Yup, and loads were heavier then too. What I have found is that I can get the velocity I'm looking for, if I want a specific velocity, (typically factory velocity for a given bullet) and still be below the old data. It lets me sleep good at night and my ammo does what I want.

fredj338
12-26-2011, 13:05
Yup, and loads were heavier then too. What I have found is that I can get the velocity I'm looking for, if I want a specific velocity, (typically factory velocity for a given bullet) and still be below the old data. It lets me sleep good at night and my ammo does what I want.

You do realize that certain "factory" vel are almost never taken in average gun bbl lengths & are pretty generous. Trying to reach "Factory vel" w/ a 4" or shorter service bbl is certainly going to push most into the unsafe pressure range. Also consider most factory ammo is NOT loaded w/ off the shelf powders, trying to reach factory vel is certainly an excersize in caution w/ certain calibers.

WiskyT
12-26-2011, 14:38
You do realize that certain "factory" vel are almost never taken in average gun bbl lengths & are pretty generous. Trying to reach "Factory vel" w/ a 4" or shorter service bbl is certainly going to push most into the unsafe pressure range.

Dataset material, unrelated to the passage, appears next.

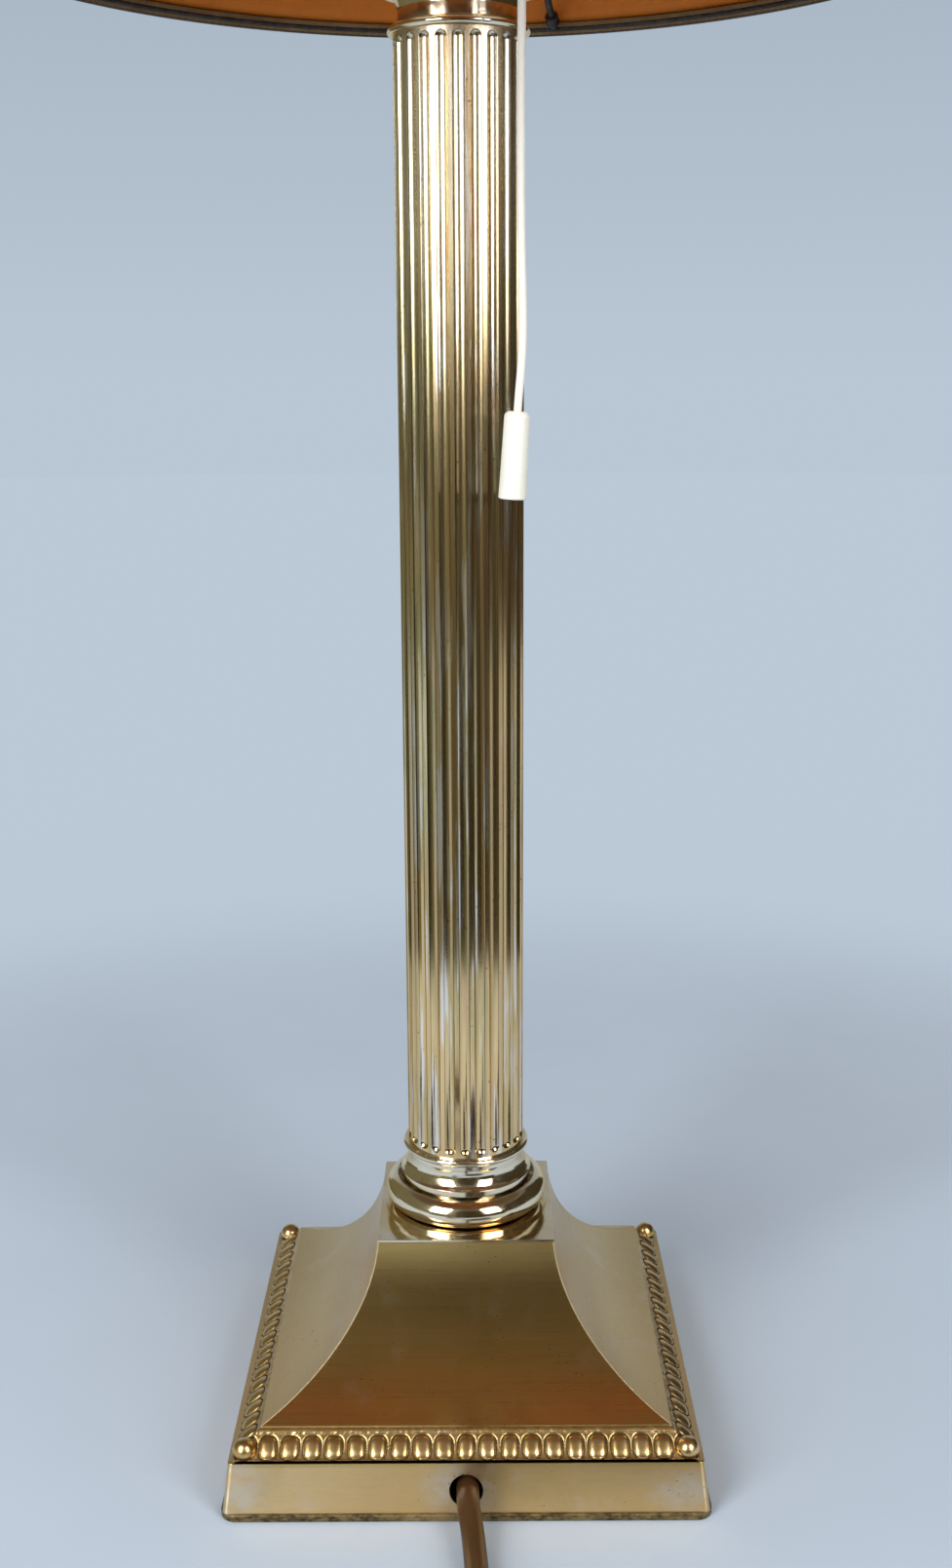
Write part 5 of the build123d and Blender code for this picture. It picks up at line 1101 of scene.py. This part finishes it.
def softbox(name, place, aim, width, height, radiance, color=(1, 1, 1)):
    """Rectangular lamp that the camera doesn't see, aimed at a point."""
    data = bpy.data.lights.new(name, "AREA")
    data.shape = "RECTANGLE"
    data.size = width
    data.size_y = height
    data.energy = radiance * math.pi * width * height
    data.color = color
    obj = placed(name, data)
    obj.location = place
    obj.rotation_euler = (Vector(aim) - Vector(place)).to_track_quat("-Z", "Y").to_euler()
    obj.visible_camera = False
    return obj


softbox("left_box", (-0.80, -1.0, 0.85), (0, 0, 0.28), 0.62, 1.05, 8.3)
softbox("right_box", (0.80, -1.0, 0.85), (0, 0, 0.28), 0.56, 1.0, 6.7, (1.0, 0.985, 0.96))
top = softbox("top_box", (0.0, 0.1, 1.8), (0, 0, 0.2), 1.6, 1.4, 0.55)
top.visible_glossy = False


CARD_STEPS = 40
CARD_NEAR = 0.46
CARD_FAR = 1.7
CARD_ON_FLOOR = 0.002
CARD_TALL = 1.6
LYING, STANDING = False, True


def card(name, standing, first, last, tone):
    """Dark glowing screen, standing or lying, that only reflections see: a painted reflection of the unlit
    room round the table.
    """
    near, low, high = CARD_NEAR, CARD_ON_FLOOR, CARD_ON_FLOOR
    if standing:
        near, low, high = CARD_FAR, 0.0, CARD_TALL
    points = []
    for i in range(CARD_STEPS + 1):
        bearing = math.radians(first + (last - first) * i / CARD_STEPS)
        points.append((near * math.sin(bearing), -near * math.cos(bearing), low))
        points.append((CARD_FAR * math.sin(bearing), -CARD_FAR * math.cos(bearing), high))
    mesh = bpy.data.meshes.new(name)
    mesh.from_pydata(points, [], [(2 * i, 2 * i + 1, 2 * i + 3, 2 * i + 2) for i in range(CARD_STEPS)])
    obj = placed(name, mesh)
    s = Skin(name)
    glow = s.add("Emission", Color=tone, Strength=1.0)
    s.plug(s.output.inputs["Surface"], glow.outputs[0])
    mesh.materials.append(s.material)
    for ray in ("camera", "diffuse", "shadow", "transmission"):
        setattr(obj, "visible_" + ray, False)


# first and last bearing in degrees from the front, below zero to the picture's left
# painted reflections: dark towards the right, lighter towards the left
card("room_floor", LYING, -12, 55, (0.034, 0.029, 0.014))
card("room_floor_left", LYING, -50, -12, (0.14, 0.13, 0.075))
card("room_wall", STANDING, -14, 145, (0.043, 0.033, 0.016))
card("room_wall_left", STANDING, -145, -14, (0.15, 0.14, 0.08))
card("room_back_right", LYING, 105, 148, (0.06, 0.05, 0.028))
card("room_back_left", LYING, -148, -105, (0.10, 0.09, 0.05))

bpy.context.scene.view_settings.view_transform = "Standard"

Also consider most factory ammo is NOT loaded w/ off the shelf powders, trying to reach factory vel is certainly an excersize in caution w/ certain calibers.

I get 1000fps with Ranger 147's out of my G17. That is just about spot on with the factory listed data with a 4" barrel. I pulled a bullet and they use under 4 grains of whatever powder it is. I then get the same velocity with a larger dose of a presumedly slower powder that is under the max load.

It's the same way with several other combos I have used. If I'm getting identicle velocity with slower powder, the pressure must be lower. It's also within somebody's manual which gives me peace of mind.